Task details >> Among the entries below, one stretch runs from the line that contains "Write the three.js" through the line that contains "front faces -Y.". Repeat that stretch exactly, ends included, and only that.

::::::::::

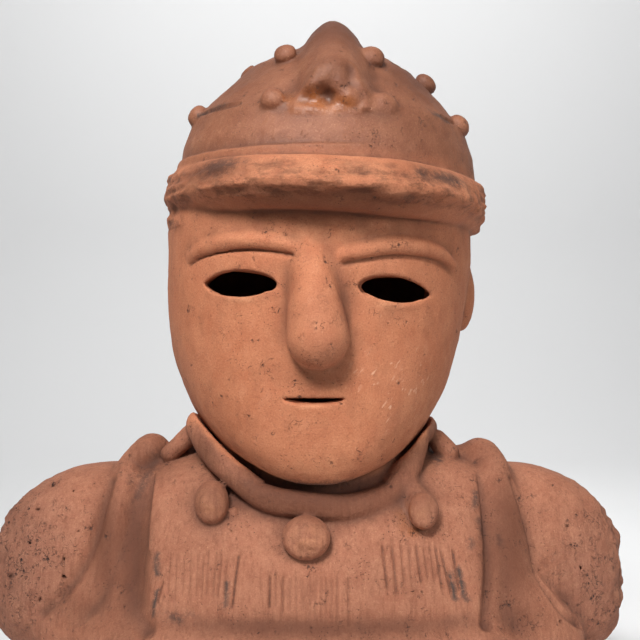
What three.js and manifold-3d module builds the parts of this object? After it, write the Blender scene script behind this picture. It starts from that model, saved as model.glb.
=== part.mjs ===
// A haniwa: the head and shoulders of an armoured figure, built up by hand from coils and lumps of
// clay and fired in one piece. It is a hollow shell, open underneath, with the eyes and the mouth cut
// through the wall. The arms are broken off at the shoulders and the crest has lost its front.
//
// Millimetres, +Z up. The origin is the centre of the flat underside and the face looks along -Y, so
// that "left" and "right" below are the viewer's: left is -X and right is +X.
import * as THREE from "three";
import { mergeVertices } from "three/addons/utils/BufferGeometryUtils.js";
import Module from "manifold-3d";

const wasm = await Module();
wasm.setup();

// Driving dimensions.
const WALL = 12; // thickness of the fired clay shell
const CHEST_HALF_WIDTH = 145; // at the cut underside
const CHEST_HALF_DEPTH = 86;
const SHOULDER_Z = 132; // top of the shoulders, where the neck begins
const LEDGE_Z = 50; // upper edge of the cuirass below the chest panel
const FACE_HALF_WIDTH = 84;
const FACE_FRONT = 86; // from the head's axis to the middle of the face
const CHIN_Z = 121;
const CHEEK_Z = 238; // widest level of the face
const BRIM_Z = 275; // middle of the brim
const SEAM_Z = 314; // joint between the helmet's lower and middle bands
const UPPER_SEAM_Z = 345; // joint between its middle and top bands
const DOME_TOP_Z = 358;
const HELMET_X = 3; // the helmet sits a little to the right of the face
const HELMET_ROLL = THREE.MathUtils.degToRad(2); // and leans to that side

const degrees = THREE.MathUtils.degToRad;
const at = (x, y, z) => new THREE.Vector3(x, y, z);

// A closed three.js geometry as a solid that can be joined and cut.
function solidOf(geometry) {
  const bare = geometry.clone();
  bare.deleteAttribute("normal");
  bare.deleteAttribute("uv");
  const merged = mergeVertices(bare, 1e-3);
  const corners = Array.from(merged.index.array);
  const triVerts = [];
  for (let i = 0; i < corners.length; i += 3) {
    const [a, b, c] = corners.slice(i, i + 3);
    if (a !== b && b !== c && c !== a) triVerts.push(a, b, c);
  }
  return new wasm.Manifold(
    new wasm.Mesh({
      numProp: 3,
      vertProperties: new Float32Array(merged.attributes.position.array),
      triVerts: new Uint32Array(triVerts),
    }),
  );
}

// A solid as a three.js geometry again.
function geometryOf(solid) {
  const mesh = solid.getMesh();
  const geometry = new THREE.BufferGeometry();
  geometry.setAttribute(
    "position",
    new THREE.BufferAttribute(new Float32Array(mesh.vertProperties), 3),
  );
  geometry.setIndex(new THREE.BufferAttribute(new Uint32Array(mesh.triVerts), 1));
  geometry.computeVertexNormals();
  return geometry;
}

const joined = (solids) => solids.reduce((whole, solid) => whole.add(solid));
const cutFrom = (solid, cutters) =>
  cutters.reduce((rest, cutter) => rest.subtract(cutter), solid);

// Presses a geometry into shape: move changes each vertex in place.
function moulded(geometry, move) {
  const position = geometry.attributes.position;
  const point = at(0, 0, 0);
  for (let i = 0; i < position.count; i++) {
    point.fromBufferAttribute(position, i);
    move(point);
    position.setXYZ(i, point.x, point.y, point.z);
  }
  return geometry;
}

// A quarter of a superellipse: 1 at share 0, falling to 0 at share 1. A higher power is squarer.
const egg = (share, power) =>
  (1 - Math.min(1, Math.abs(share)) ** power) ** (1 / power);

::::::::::

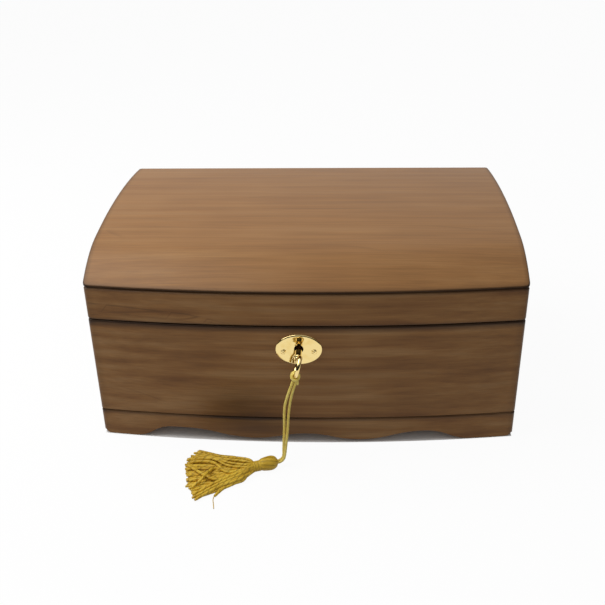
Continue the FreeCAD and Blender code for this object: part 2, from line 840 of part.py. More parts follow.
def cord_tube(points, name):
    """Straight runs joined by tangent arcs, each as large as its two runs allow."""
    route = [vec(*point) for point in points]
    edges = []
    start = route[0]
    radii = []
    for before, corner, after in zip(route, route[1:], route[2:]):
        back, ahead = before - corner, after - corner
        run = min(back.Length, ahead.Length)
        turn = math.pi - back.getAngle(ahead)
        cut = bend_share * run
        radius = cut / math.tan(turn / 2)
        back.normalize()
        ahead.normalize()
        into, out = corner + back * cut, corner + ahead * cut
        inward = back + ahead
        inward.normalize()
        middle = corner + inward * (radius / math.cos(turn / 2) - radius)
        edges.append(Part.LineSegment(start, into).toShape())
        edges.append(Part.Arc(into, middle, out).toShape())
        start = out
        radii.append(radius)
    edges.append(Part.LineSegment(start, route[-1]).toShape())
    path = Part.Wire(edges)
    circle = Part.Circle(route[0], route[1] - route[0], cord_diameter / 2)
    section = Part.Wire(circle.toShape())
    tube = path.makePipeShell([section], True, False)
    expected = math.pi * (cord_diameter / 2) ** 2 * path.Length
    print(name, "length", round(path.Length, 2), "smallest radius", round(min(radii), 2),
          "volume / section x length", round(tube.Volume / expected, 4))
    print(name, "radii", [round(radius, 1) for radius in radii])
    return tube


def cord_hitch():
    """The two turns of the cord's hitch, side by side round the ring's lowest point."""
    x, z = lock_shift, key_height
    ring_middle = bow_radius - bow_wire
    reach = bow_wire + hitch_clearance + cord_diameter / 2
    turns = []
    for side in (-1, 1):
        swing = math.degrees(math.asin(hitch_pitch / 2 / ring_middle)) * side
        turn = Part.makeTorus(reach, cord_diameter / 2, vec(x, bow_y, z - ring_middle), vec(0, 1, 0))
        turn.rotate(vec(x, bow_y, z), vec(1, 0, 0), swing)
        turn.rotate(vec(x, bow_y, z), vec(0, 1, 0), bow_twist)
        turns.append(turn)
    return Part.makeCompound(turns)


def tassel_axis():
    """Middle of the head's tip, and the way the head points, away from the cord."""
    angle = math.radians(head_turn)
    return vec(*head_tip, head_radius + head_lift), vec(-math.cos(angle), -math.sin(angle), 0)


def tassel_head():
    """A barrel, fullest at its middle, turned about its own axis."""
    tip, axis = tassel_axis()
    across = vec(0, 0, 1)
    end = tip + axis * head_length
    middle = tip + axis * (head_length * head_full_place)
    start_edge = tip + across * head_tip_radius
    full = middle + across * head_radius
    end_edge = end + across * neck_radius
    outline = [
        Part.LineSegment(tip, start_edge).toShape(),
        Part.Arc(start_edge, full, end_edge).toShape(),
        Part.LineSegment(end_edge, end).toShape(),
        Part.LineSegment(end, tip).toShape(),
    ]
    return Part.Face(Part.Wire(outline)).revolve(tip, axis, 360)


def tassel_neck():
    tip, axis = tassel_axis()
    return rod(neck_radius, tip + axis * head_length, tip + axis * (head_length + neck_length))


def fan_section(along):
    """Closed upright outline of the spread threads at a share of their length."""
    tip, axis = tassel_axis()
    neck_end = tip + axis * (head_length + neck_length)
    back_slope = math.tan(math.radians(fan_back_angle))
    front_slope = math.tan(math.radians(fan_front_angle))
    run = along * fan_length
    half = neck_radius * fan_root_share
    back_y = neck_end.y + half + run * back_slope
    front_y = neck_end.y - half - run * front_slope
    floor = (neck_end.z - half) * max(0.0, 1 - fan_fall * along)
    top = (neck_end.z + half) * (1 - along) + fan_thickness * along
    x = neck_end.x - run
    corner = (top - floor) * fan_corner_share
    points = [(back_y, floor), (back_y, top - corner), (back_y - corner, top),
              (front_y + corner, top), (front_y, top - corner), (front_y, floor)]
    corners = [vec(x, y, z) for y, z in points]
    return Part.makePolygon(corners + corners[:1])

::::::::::

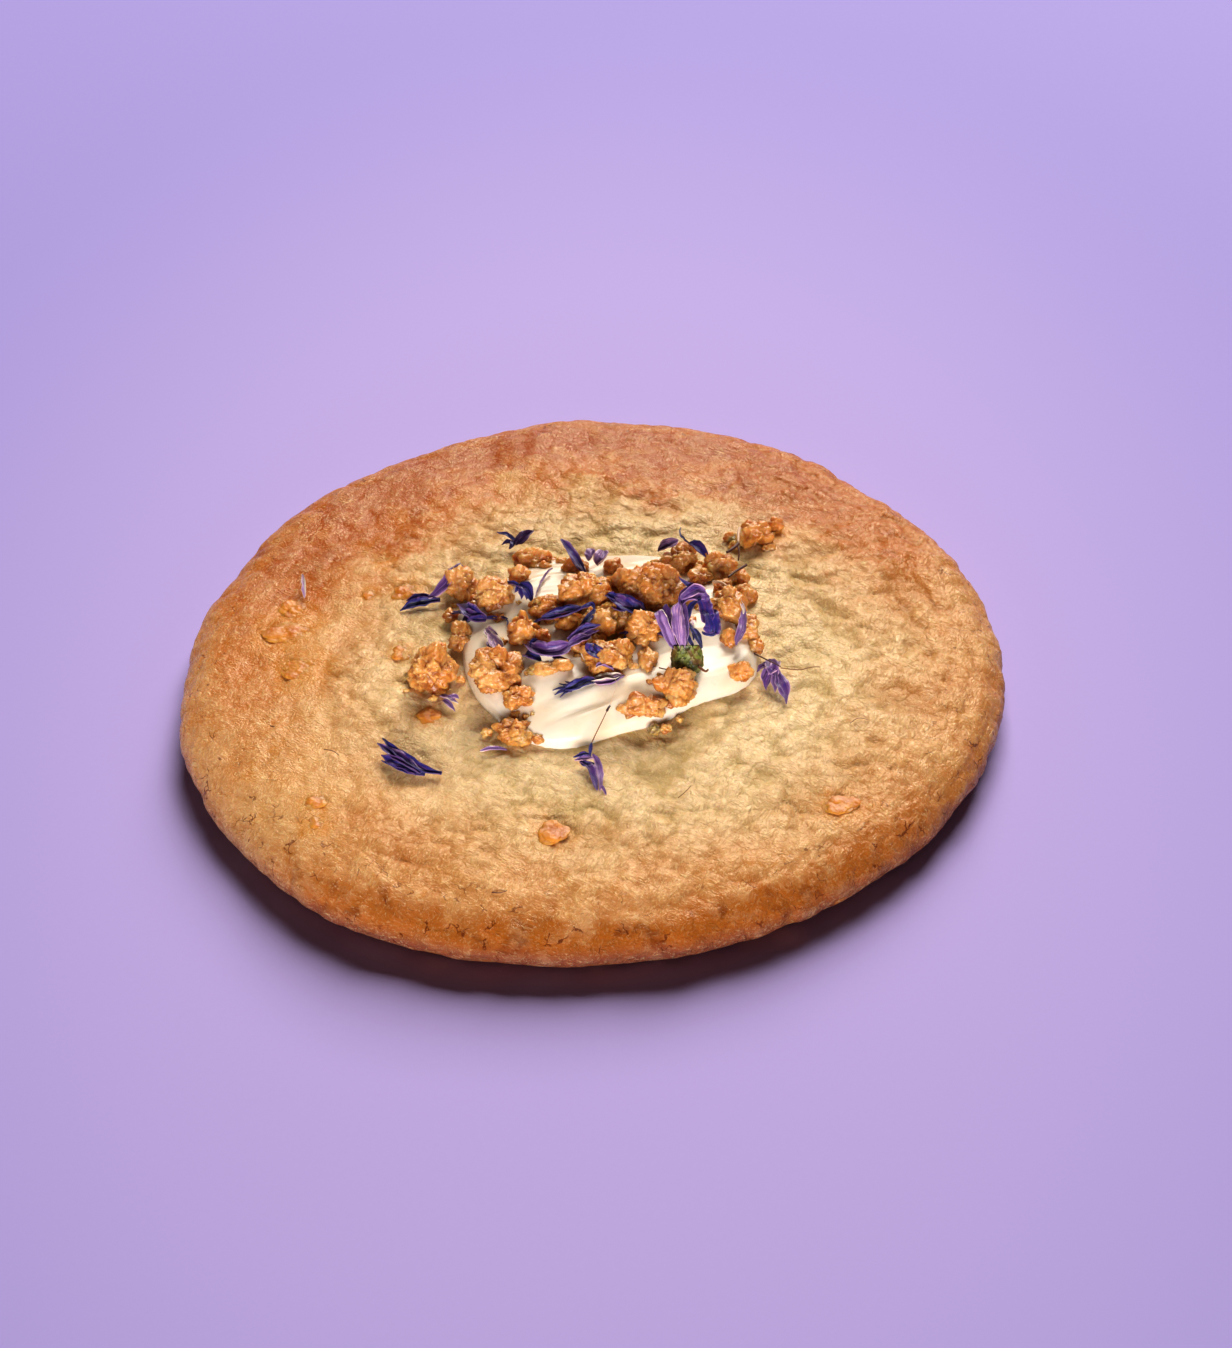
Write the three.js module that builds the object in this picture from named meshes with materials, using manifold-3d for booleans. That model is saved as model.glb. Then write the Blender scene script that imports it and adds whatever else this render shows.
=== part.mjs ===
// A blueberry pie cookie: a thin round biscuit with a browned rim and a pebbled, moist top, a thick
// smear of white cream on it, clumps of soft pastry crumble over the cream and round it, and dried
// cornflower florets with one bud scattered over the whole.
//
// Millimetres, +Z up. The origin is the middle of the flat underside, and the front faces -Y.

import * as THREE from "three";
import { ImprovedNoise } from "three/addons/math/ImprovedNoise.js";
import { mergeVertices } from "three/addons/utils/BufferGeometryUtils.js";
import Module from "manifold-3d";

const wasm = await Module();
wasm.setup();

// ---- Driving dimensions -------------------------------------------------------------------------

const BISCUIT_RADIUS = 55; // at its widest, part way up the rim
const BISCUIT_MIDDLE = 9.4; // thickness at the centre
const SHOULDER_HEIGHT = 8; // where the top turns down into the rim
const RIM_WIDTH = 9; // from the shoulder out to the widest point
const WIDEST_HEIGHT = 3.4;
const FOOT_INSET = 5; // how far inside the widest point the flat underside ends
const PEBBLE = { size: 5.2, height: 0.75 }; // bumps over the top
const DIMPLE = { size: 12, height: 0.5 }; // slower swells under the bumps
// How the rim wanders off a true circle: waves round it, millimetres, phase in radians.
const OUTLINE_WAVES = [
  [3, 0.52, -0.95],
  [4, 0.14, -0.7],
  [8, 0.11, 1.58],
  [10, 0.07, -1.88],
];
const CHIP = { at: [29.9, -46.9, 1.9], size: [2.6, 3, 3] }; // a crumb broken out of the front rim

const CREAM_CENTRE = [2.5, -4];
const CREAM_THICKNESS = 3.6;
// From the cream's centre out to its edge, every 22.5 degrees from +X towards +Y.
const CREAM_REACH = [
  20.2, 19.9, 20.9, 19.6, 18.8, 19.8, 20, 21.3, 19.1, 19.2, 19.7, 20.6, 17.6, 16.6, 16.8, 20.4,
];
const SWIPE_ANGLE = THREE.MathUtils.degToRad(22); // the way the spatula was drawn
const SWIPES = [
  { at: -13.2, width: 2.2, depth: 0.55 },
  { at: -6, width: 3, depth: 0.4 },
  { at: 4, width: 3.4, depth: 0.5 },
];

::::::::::

The reply >>
Write the three.js module that builds the object in this picture from named meshes with materials, using manifold-3d for booleans. That model is saved as model.glb. Then write the Blender scene script that imports it and adds whatever else this render shows.
=== part.mjs ===
// A blueberry pie cookie: a thin round biscuit with a browned rim and a pebbled, moist top, a thick
// smear of white cream on it, clumps of soft pastry crumble over the cream and round it, and dried
// cornflower florets with one bud scattered over the whole.
//
// Millimetres, +Z up. The origin is the middle of the flat underside, and the front faces -Y.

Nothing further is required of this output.